'''

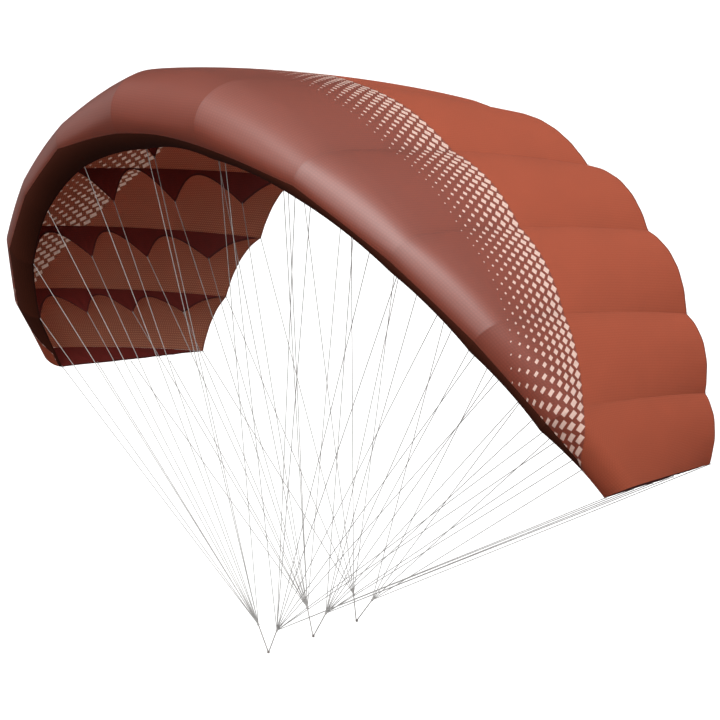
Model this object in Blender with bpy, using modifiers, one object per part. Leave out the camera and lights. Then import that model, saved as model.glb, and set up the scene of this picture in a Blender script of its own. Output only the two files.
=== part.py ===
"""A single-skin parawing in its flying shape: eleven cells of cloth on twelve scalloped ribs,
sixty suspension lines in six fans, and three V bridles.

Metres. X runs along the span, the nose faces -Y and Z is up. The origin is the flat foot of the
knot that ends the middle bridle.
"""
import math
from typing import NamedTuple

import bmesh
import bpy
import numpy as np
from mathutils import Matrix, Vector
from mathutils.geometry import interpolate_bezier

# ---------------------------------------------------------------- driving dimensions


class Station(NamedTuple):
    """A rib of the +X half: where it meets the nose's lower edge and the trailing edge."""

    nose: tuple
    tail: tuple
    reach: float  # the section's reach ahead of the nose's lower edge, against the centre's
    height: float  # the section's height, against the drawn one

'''
'''

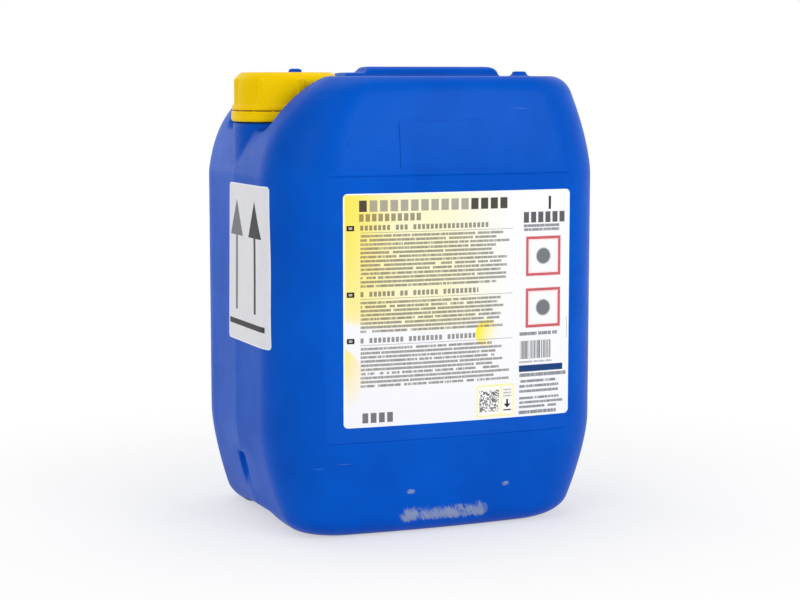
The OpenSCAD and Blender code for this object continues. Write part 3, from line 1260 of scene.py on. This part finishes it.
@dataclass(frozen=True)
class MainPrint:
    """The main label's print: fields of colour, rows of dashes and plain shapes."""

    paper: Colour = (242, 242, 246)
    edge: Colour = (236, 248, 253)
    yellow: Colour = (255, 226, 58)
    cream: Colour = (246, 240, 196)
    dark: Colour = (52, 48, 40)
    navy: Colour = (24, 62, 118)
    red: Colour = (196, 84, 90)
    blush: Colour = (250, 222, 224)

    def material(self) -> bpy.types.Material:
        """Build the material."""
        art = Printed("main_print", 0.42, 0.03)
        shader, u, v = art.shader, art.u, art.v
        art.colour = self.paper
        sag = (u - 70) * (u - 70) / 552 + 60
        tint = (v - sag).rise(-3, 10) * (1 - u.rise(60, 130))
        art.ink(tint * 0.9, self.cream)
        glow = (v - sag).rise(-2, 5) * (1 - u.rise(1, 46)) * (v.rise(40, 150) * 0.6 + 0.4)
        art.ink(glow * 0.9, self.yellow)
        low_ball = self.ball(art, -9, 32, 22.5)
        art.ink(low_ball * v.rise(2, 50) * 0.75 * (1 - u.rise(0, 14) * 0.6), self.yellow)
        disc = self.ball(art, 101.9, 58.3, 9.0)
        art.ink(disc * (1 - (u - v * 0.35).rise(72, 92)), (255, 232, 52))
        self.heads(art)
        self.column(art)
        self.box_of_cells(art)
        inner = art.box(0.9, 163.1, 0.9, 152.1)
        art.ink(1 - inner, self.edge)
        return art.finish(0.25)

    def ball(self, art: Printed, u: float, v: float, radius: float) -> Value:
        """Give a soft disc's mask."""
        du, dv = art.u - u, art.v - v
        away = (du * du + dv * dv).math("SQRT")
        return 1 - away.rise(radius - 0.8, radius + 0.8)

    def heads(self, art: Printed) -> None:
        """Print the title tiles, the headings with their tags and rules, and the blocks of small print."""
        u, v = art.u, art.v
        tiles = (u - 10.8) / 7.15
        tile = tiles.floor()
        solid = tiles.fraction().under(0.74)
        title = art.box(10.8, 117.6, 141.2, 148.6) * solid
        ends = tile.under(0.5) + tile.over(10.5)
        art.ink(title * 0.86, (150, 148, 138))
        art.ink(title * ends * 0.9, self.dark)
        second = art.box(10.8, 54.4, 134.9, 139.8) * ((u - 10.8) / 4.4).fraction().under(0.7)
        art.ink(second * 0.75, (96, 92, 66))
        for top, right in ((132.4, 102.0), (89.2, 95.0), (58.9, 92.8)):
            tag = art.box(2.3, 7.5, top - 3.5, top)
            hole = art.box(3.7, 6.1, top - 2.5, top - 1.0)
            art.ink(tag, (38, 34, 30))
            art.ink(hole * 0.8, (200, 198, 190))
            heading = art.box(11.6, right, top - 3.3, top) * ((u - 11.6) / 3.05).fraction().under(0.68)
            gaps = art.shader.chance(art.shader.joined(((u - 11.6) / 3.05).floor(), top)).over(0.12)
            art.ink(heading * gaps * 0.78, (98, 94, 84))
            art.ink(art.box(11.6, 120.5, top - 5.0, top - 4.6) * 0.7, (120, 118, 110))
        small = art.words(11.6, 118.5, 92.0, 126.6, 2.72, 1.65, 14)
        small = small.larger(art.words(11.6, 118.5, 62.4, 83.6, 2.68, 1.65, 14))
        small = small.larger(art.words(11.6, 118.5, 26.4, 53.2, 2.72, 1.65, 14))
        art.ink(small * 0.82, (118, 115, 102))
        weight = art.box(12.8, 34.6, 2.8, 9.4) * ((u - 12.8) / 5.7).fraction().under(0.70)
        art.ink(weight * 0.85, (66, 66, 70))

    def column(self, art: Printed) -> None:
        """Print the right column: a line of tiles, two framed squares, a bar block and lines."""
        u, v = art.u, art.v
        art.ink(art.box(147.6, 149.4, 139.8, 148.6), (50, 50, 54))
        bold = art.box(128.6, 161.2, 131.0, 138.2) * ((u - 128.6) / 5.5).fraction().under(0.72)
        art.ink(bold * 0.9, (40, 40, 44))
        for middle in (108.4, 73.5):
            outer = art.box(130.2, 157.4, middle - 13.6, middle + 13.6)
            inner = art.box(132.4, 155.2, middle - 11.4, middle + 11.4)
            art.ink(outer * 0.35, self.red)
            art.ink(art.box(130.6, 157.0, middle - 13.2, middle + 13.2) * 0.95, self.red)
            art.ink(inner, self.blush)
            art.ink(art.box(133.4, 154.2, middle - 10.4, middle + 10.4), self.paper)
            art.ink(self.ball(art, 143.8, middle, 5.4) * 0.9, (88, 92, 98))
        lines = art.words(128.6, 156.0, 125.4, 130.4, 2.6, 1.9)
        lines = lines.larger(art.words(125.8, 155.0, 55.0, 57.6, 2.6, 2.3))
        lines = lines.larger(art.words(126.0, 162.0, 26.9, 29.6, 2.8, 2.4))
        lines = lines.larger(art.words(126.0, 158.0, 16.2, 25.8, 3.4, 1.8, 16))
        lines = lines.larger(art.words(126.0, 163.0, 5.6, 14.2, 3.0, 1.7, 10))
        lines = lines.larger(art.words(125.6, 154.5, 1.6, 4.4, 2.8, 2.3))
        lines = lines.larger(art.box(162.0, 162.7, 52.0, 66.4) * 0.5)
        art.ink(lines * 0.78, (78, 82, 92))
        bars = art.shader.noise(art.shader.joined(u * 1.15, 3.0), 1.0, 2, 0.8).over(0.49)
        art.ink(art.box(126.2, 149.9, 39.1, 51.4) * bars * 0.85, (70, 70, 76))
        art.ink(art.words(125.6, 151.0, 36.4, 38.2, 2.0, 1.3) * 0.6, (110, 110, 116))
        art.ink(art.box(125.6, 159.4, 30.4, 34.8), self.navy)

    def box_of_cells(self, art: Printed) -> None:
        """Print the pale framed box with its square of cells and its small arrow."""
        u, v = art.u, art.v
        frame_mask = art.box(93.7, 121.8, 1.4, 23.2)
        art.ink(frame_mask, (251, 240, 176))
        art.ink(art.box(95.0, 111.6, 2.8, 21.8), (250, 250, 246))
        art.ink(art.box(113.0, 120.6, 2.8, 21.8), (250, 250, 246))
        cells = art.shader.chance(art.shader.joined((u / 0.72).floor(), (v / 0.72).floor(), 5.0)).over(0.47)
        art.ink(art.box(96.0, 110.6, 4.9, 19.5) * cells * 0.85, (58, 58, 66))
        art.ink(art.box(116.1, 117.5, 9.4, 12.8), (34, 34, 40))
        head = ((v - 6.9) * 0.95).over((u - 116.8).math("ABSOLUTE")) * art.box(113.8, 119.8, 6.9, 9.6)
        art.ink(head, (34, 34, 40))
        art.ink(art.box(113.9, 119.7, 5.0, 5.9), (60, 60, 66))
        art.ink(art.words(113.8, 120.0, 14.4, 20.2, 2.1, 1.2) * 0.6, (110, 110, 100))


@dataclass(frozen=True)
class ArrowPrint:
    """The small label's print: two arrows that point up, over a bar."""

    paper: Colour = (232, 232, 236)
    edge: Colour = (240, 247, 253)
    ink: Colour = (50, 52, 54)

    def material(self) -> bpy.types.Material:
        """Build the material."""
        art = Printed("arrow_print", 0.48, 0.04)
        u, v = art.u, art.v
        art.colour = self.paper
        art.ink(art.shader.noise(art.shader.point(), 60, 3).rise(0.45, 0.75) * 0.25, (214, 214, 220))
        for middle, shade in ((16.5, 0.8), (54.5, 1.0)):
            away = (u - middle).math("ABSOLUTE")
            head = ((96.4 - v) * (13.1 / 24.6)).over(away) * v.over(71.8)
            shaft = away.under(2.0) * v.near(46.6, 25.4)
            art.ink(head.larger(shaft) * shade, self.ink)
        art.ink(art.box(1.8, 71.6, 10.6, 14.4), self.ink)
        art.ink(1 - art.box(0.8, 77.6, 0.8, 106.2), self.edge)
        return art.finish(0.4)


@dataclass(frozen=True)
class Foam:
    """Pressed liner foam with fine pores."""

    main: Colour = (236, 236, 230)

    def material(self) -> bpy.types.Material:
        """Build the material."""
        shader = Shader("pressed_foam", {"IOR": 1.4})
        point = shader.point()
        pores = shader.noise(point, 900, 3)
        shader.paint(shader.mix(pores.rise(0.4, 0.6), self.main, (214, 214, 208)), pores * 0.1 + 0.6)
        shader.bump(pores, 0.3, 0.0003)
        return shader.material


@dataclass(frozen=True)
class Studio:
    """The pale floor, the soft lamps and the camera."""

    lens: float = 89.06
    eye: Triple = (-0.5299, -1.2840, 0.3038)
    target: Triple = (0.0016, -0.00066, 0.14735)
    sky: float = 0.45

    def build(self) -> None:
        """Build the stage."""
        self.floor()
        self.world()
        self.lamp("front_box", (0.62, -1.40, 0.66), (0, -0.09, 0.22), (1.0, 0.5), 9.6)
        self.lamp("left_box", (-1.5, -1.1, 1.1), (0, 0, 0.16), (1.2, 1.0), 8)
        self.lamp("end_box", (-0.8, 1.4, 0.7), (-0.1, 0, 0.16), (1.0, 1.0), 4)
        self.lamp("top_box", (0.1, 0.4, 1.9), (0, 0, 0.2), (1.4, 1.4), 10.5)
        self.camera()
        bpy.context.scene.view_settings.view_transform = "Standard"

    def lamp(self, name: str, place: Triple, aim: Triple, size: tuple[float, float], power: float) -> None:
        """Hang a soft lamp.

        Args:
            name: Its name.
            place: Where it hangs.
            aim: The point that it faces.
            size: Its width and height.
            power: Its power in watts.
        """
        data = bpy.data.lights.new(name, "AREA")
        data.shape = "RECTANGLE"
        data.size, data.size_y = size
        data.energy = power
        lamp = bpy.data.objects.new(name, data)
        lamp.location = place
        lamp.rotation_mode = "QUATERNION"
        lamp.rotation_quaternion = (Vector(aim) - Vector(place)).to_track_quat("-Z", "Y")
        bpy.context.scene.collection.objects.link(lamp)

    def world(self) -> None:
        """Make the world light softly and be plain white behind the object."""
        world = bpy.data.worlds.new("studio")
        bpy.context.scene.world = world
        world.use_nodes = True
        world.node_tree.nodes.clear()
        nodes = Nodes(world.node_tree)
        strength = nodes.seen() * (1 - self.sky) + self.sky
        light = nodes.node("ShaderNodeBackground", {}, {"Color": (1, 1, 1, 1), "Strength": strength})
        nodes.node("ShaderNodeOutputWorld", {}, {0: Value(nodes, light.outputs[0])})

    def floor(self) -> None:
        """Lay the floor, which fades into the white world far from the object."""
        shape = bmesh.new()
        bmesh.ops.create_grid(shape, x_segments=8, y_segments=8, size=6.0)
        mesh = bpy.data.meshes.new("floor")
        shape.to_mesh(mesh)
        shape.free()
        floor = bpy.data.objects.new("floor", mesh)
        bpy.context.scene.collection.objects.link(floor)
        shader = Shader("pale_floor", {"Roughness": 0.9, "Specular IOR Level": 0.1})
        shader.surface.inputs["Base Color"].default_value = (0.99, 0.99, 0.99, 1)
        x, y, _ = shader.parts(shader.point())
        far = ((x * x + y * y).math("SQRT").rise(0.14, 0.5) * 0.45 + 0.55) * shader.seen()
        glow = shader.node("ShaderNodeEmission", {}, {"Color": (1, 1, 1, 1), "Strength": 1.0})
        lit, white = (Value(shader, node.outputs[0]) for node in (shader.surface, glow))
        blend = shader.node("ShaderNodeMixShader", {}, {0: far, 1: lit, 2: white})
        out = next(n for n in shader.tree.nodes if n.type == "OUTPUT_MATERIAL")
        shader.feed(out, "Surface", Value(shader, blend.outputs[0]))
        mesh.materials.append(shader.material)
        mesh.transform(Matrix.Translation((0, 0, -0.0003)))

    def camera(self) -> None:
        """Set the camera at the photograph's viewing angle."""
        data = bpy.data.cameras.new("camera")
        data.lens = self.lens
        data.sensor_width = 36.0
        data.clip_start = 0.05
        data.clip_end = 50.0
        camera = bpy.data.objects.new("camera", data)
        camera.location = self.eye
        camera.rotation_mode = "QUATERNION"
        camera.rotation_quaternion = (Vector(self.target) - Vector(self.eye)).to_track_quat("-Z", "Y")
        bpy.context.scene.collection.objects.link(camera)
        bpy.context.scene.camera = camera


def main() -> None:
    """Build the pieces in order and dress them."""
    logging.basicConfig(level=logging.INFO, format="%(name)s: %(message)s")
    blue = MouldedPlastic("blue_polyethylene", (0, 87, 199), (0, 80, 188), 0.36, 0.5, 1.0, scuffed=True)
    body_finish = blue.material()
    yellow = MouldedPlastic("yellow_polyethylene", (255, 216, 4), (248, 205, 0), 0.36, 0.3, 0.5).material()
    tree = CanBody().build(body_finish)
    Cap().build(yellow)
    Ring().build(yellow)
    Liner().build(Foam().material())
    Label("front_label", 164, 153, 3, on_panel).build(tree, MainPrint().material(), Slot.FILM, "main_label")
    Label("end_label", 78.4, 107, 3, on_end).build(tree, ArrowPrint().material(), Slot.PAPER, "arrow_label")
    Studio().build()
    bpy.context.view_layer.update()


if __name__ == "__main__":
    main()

'''

### [Exercise goal]
The lines to return run from the one containing "The OpenSCAD and" down to the one containing "return art.finish(0.25)"; give them exactly, both included, and no others.

### [Exercise answer]
The OpenSCAD and Blender code for this object continues. Write part 3, from line 1260 of scene.py on. This part finishes it.
@dataclass(frozen=True)
class MainPrint:
    """The main label's print: fields of colour, rows of dashes and plain shapes."""

    paper: Colour = (242, 242, 246)
    edge: Colour = (236, 248, 253)
    yellow: Colour = (255, 226, 58)
    cream: Colour = (246, 240, 196)
    dark: Colour = (52, 48, 40)
    navy: Colour = (24, 62, 118)
    red: Colour = (196, 84, 90)
    blush: Colour = (250, 222, 224)

    def material(self) -> bpy.types.Material:
        """Build the material."""
        art = Printed("main_print", 0.42, 0.03)
        shader, u, v = art.shader, art.u, art.v
        art.colour = self.paper
        sag = (u - 70) * (u - 70) / 552 + 60
        tint = (v - sag).rise(-3, 10) * (1 - u.rise(60, 130))
        art.ink(tint * 0.9, self.cream)
        glow = (v - sag).rise(-2, 5) * (1 - u.rise(1, 46)) * (v.rise(40, 150) * 0.6 + 0.4)
        art.ink(glow * 0.9, self.yellow)
        low_ball = self.ball(art, -9, 32, 22.5)
        art.ink(low_ball * v.rise(2, 50) * 0.75 * (1 - u.rise(0, 14) * 0.6), self.yellow)
        disc = self.ball(art, 101.9, 58.3, 9.0)
        art.ink(disc * (1 - (u - v * 0.35).rise(72, 92)), (255, 232, 52))
        self.heads(art)
        self.column(art)
        self.box_of_cells(art)
        inner = art.box(0.9, 163.1, 0.9, 152.1)
        art.ink(1 - inner, self.edge)
        return art.finish(0.25)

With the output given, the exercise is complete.